Suppose we try that out, then. Suppose we try to shake the belief that life is an ordeal. It’s not. It’s not work, it’s play. Every boring task is an opportunity to have fun. I was at remedial training a couple of days ago– a thing that Singaporean men have to do if they don’t complete their individual physical proficiency test within the allocated time. And part of that training was to flip a little plastic log over and over again around a 400m track, twice. You do it in a group, which makes it a little less monotonous, but it’s still incredibly monotonous and Sisyphian. What was funny was how halfway through, some of us started fooling around– tossing the log forward, dragging it forward before flipping it, and so on.

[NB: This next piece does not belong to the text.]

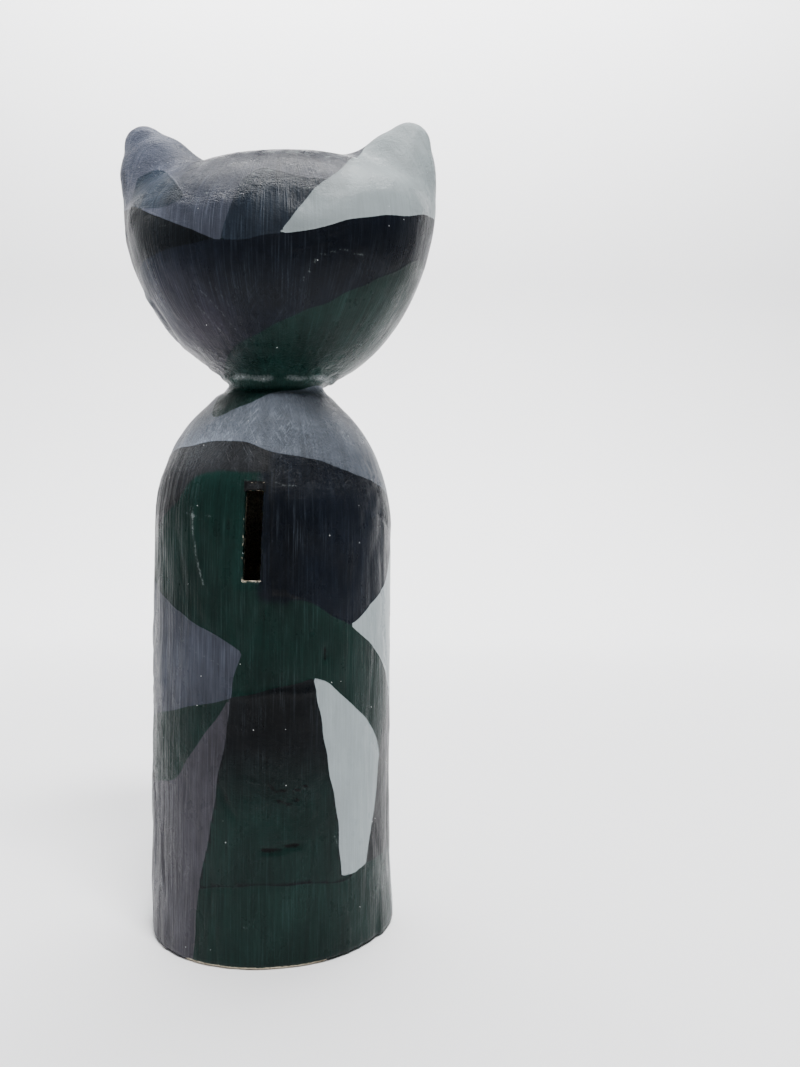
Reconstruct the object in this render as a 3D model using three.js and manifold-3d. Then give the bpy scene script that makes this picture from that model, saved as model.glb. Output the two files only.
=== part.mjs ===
// A papier-mache cat: a hollow money box with a coin slot in its back.
// Millimetres, +Z up, face towards -Y and slot towards +Y, standing on z = 0 under the middle of its outline.
// It is one closed paper shell: body, neck and head share one cavity, which only the slot opens.

import * as THREE from 'three';
import { mergeVertices } from 'three/addons/utils/BufferGeometryUtils.js';
import Module from 'manifold-3d';

const wasm = await Module();
wasm.setup();

// The whole
const wallThickness = 4;
const floorThickness = 5;

// Body, shoulder and neck, round about an axis that stands a little to the side of the head's middle
const bodyAxisX = 0.8;
const bodyRadius = 45.3;
const baseEdgeRadius = 1.6;
const pasteFilletRadius = 2; // inside, where wall and floor meet
const shoulderStartZ = 152;
const shoulderRise = 56;
const neckRadius = 19;
const neckZ = 207;
const neckTopZ = 222; // the neck runs on up into the head

// Head: a bowl that leans a little to one side, closed by a low dome
const headLean = 0.018; // sideways per unit of height above the neck
const bowl = { centre: [-0.9, 0, 274.7], radii: [58.8, 54.5, 69.5], radiusAbove: 200 };
const dome = { centre: [-4.9, 0, 234.8], radii: [84.6, 52, 110], radiusAbove: 61.1 };
const domeBlend = 9;

// Ears: flattened cones, bent once so that their outer sides stand upright. Each row is x, z and radius,
// from root to tip, and by hand the two came out a little different.
const leftEar = [[35.2, 266.6, 18.9], [46.8, 289.5, 15.1], [52.6, 300.5, 7.9]];
const rightEar = [[-33.2, 270, 21.4], [-46.6, 292, 14.8], [-50.9, 302, 8.5]];
const earDepthRatio = 0.62;
const earBendBlend = 2;
const earBlend = 12;

// Each ear is slightly hollow in front
const earHollow = { middle: [43.5, -18, 290], radii: [9.5, 9, 17], radiusAbove: 15 };
const earHollowBlend = 5;

// Coin slot, leaning a little, with a shallow step in the paper above it
const slotWidth = 6.2;
const slotBottomZ = 133;
const slotTopZ = 164;
const slotCentreX = bodyAxisX + 1.1;
const slotLean = 0.029; // radians
const slotStepHeight = 2.7;
const slotStepDepth = 1.2;

// How finely the round forms are divided
const bodySegments = 48;
const headSegments = 52;
const headRings = 34;
const cavitySegments = 32;
const cavityRings = 16;
const shoulderSteps = 9;
const meridianCrowding = 0.5; // how much closer the head's meridians stand at the ears, as a share
const edgeSteps = 2;

// Where the head's rays start, how near and far they are searched, and how often each search is halved
const headCore = new THREE.Vector3(-1, 0, 255);
const raySearch = [8, 100];
const raySearchHalvings = 24;

// Signed distance, near enough, from an ellipsoid whose upper half has its own height
function ellipsoidDistance(point, { centre, radii, radiusAbove }) {
  const offset = [point.x - centre[0], point.y - centre[1], point.z - centre[2]];
  const sizes = [radii[0], radii[1], offset[2] > 0 ? radiusAbove : radii[2]];
  const scaled = Math.hypot(...offset.map((value, axis) => value / sizes[axis]));
  const slope = Math.hypot(...offset.map((value, axis) => value / sizes[axis] ** 2));
  return slope > 0 ? scaled * (scaled - 1) / slope : -Math.min(...sizes);
}

// The lower of two distances, rounded where they are alike
function blendJoin(first, second, reach) {
  const near = Math.max(reach - Math.abs(first - second), 0) / reach;
  return Math.min(first, second) - near * near * reach / 4;
}

// The higher of two distances, rounded in the same way
function blendCut(first, second, reach) {
  return -blendJoin(-first, -second, reach);
}

// Signed distance from a round cone between two stations of an ear
function coneDistance(point, [lowX, lowZ, lowRadius], [highX, highZ, highRadius]) {
  const low = new THREE.Vector3(lowX, 0, lowZ);
  const along = new THREE.Vector3(highX - lowX, 0, highZ - lowZ);
  const share = THREE.MathUtils.clamp(point.clone().sub(low).dot(along) / along.lengthSq(), 0, 1);
  const radius = THREE.MathUtils.lerp(lowRadius, highRadius, share);
  return point.distanceTo(low.addScaledVector(along, share)) - radius;
}

// Signed distance from an ear with its shallow hollow
function earDistance(point, [root, bend, tip]) {
  const widened = new THREE.Vector3(point.x, point.y / earDepthRatio, point.z);
  const cones = blendJoin(coneDistance(widened, root, bend), coneDistance(widened, bend, tip), earBendBlend);
  const [x, y, z] = earHollow.middle;
  const hollow = ellipsoidDistance(point, { ...earHollow, centre: [x * Math.sign(tip[0]), y, z] });
  return blendCut(cones, -hollow, earHollowBlend);
}

// Signed distance from the head's skin: below zero inside
function headDistance(point) {
  const upright = point.clone();
  upright.x += headLean * (point.z - neckZ) - bodyAxisX;
  const core = blendCut(ellipsoidDistance(upright, bowl), ellipsoidDistance(point, dome), domeBlend);
  const withLeftEar = blendJoin(core, earDistance(point, leftEar), earBlend);
  return blendJoin(withLeftEar, earDistance(point, rightEar), earBlend);
}

// The point on a ray from the head's core where the skin, less an inset, is crossed
function pointOnRay(direction, inset) {
  let [near, far] = raySearch;
  const point = new THREE.Vector3();
  for (let step = 0; step < raySearchHalvings; step += 1) {
    const middle = (near + far) / 2;
    point.copy(headCore).addScaledVector(direction, middle);
    if (headDistance(point) + inset < 0) near = middle;
    else far = middle;
  }
  return point;
}

// One meridian of the head from pole to pole, as evenly spaced points
function headMeridian(angle, rings, inset) {
  const fineSteps = rings * 6;
  const fine = [];
  const lengths = [0];
  for (let step = 0; step <= fineSteps; step += 1) {
    const polar = Math.PI * step / fineSteps;
    const direction = new THREE.Vector3(
      Math.sin(polar) * Math.cos(angle),
      Math.sin(polar) * Math.sin(angle),
      Math.cos(polar),
    );
    fine.push(pointOnRay(direction, inset));
    if (step > 0) lengths.push(lengths[step - 1] + fine[step].distanceTo(fine[step - 1]));
  }
  const points = [];
  let upper = 1;
  for (let ring = 0; ring <= rings; ring += 1) {
    const wanted = lengths[fineSteps] * ring / rings;
    while (upper < fineSteps && lengths[upper] < wanted) upper += 1;
    const share = (wanted - lengths[upper - 1]) / (lengths[upper] - lengths[upper - 1]);
    points.push(fine[upper - 1].clone().lerp(fine[upper], THREE.MathUtils.clamp(share, 0, 1)));
  }
  return points;
}

// The head's skin, or the cavity inside it: a sphere whose rings are moved onto the meridians
function headGeometry(segments, rings, inset) {
  const geometry = new THREE.SphereGeometry(1, segments, rings);
  const position = geometry.attributes.position;
  for (let segment = 0; segment <= segments; segment += 1) {
    const turn = 2 * Math.PI * (segment % segments) / segments;
    const meridian = headMeridian(turn - meridianCrowding * Math.sin(2 * turn) / 2, rings, inset);
    meridian.forEach((point, ring) => {
      const onAxis = ring === 0 || ring === rings;
      const index = ring * (segments + 1) + segment;
      position.setXYZ(index, onAxis ? headCore.x : point.x, onAxis ? headCore.y : point.y, point.z);
    });
  }
  return geometry;
}

// The profile of body and neck, on the skin or set in from it for the cavity, from the floor up to a flat top
function bodyProfile({ inset, floorZ, edgeRadius }) {
  const side = bodyRadius - inset;
  const neck = neckRadius - inset;
  const rise = shoulderRise - inset;
  const points = [new THREE.Vector2(0, floorZ)];
  for (let step = 0; step <= edgeSteps; step += 1) {
    const turn = Math.PI / 2 * step / edgeSteps;
    const out = side + edgeRadius * (Math.sin(turn) - 1);
    points.push(new THREE.Vector2(out, floorZ + edgeRadius * (1 - Math.cos(turn))));
  }
  const neckTurn = Math.acos(neck / side);
  for (let step = 0; step <= shoulderSteps; step += 1) {
    const turn = neckTurn * step / shoulderSteps;
    points.push(new THREE.Vector2(side * Math.cos(turn), shoulderStartZ + rise * Math.sin(turn)));
  }
  points.push(new THREE.Vector2(neck, neckTopZ), new THREE.Vector2(0, neckTopZ));
  return points;
}

function bodyGeometry(segments, form) {
  return new THREE.LatheGeometry(bodyProfile(form), segments)
    .rotateX(Math.PI / 2)
    .translate(bodyAxisX, 0, 0);
}

// A box that runs from inside the cavity out past the skin, turned to the slot's lean
function slotGeometry(lowZ, highZ, innerY) {
  const depth = bodyRadius + wallThickness - innerY;
  const middleZ = (slotBottomZ + slotTopZ) / 2;
  return new THREE.BoxGeometry(slotWidth, depth, highZ - lowZ)
    .translate(0, innerY + depth / 2, (lowZ + highZ) / 2 - middleZ)
    .rotateY(-slotLean)
    .translate(slotCentreX, 0, middleZ);
}

// A closed geometry as a solid that can be joined and cut
function solidFrom(geometry) {
  const bare = new THREE.BufferGeometry();
  bare.setAttribute('position', geometry.attributes.position);
  bare.setIndex(geometry.index);
  const merged = mergeVertices(bare, 1e-4);
  const triangles = [];
  for (let i = 0; i < merged.index.count; i += 3) {
    const [a, b, c] = [0, 1, 2].map((corner) => merged.index.getX(i + corner));
    if (a !== b && b !== c && c !== a) triangles.push(a, b, c);
  }
  return new wasm.Manifold(new wasm.Mesh({
    numProp: 3,
    vertProperties: new Float32Array(merged.attributes.position.array),
    triVerts: new Uint32Array(triangles),
  }));
}

function geometryFrom(solid) {
  const mesh = solid.getMesh();
  const geometry = new THREE.BufferGeometry();
  geometry.setAttribute('position', new THREE.BufferAttribute(mesh.vertProperties, 3));
  geometry.setIndex(new THREE.BufferAttribute(mesh.triVerts, 1));
  geometry.computeVertexNormals();
  return geometry;
}

function catShell() {
  const outside = { inset: 0, floorZ: 0, edgeRadius: baseEdgeRadius };
  const inside = { inset: wallThickness, floorZ: floorThickness, edgeRadius: pasteFilletRadius };
  const skin = solidFrom(bodyGeometry(bodySegments, outside))
    .add(solidFrom(headGeometry(headSegments, headRings, 0)));
  const cavity = solidFrom(bodyGeometry(cavitySegments, inside))
    .add(solidFrom(headGeometry(cavitySegments, cavityRings, wallThickness)));
  const slot = solidFrom(slotGeometry(slotBottomZ, slotTopZ, bodyRadius - 3 * wallThickness));
  const step = solidFrom(slotGeometry(slotTopZ, slotTopZ + slotStepHeight, bodyRadius - slotStepDepth));
  return geometryFrom(skin.subtract(cavity).subtract(slot).subtract(step));
}

const paintedPaper = new THREE.MeshStandardMaterial({ color: 0x23292d, roughness: 0.35, metalness: 0 });
const shell = new THREE.Mesh(catShell(), paintedPaper);
shell.name = 'cat_shell';

const cat = new THREE.Group();
cat.add(shell);

export default cat;
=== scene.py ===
import math

import bpy
import numpy as np
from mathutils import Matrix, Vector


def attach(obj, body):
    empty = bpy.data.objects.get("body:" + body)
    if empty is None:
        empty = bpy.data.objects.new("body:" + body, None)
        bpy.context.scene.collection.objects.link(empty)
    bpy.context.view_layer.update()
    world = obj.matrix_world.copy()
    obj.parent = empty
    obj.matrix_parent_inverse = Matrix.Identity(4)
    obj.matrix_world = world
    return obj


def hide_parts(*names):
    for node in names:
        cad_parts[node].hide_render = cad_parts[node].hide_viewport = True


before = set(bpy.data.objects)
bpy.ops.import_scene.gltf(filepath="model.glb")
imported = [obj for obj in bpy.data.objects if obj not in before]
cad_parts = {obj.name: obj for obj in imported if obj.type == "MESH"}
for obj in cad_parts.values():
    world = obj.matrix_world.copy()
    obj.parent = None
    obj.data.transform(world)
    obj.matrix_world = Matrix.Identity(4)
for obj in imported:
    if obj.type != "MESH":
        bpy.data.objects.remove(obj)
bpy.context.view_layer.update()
mm = 0.001
rng = np.random.default_rng(31)


# Short names for building node trees
def put(tree, kind, settings=None, inputs=None):
    made = tree.nodes.new(kind)
    for key, value in (settings or {}).items():
        setattr(made, key, value)
    for key, value in (inputs or {}).items():
        if isinstance(value, bpy.types.NodeSocket):
            tree.links.new(value, made.inputs[key])
        else:
            made.inputs[key].default_value = value
    return made


def calc(tree, operation, *values, clamp=False):
    settings = {"operation": operation, "use_clamp": clamp}
    return put(tree, "ShaderNodeMath", settings, dict(enumerate(values))).outputs[0]


def times(tree, first, second):
    return calc(tree, "MULTIPLY", first, second)


def plus(tree, first, second):
    return calc(tree, "ADD", first, second)


def minus(tree, first, second):
    return calc(tree, "SUBTRACT", first, second)


def vec(tree, operation, *values):
    inputs = dict(enumerate(values))
    return put(tree, "ShaderNodeVectorMath", {"operation": operation}, inputs).outputs[0]


def scaled(tree, vector, by):
    inputs = {0: vector, "Scale": by}
    return put(tree, "ShaderNodeVectorMath", {"operation": "SCALE"}, inputs).outputs[0]


def noise(tree, vector, detail=2.0, roughness=0.5, distortion=0.0, seed=0.0):
    inputs = {"Vector": vector, "W": seed, "Scale": 1.0, "Detail": detail,
              "Roughness": roughness, "Distortion": distortion}
    return put(tree, "ShaderNodeTexNoise", {"noise_dimensions": "4D"}, inputs).outputs[0]


def smooth(tree, value, low, high, toLow=0.0, toHigh=1.0):
    inputs = {"Value": value, "From Min": low, "From Max": high, "To Min": toLow, "To Max": toHigh}
    return put(tree, "ShaderNodeMapRange", {"interpolation_type": "SMOOTHSTEP"}, inputs).outputs[0]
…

And it was funny, and we laughed, and in that moment we managed to create a little humor and amusement out of something that could be construed as a theft of our time.
My last word vomit was a little bleak– I wrote about how I’m just a bunch of electrical impulses in a body of flesh and bones, a tube to put resources into to convert into energy, living in a box, going through a system of tubes to get to another box, doing some work to collect some currency to purchase the resources necessary to keep the whole thing going on, seemingly indefinitely (with an unknown date of death). Life itself is Sisyphian, which is why Camus said that one must imagine Sisyphus happy. Else there’s no point, else we might as well just off ourselves off now. It’s only rational to proceed if we believe that the benefits outweigh the costs. And there are certainly costs. So we have to find benefits. In the darkness we must supply our own light. We must find joy and humor in our existence. We won’t stop existing just because we fail to do that, but if we fail to do that we have to wonder what we’re existing for.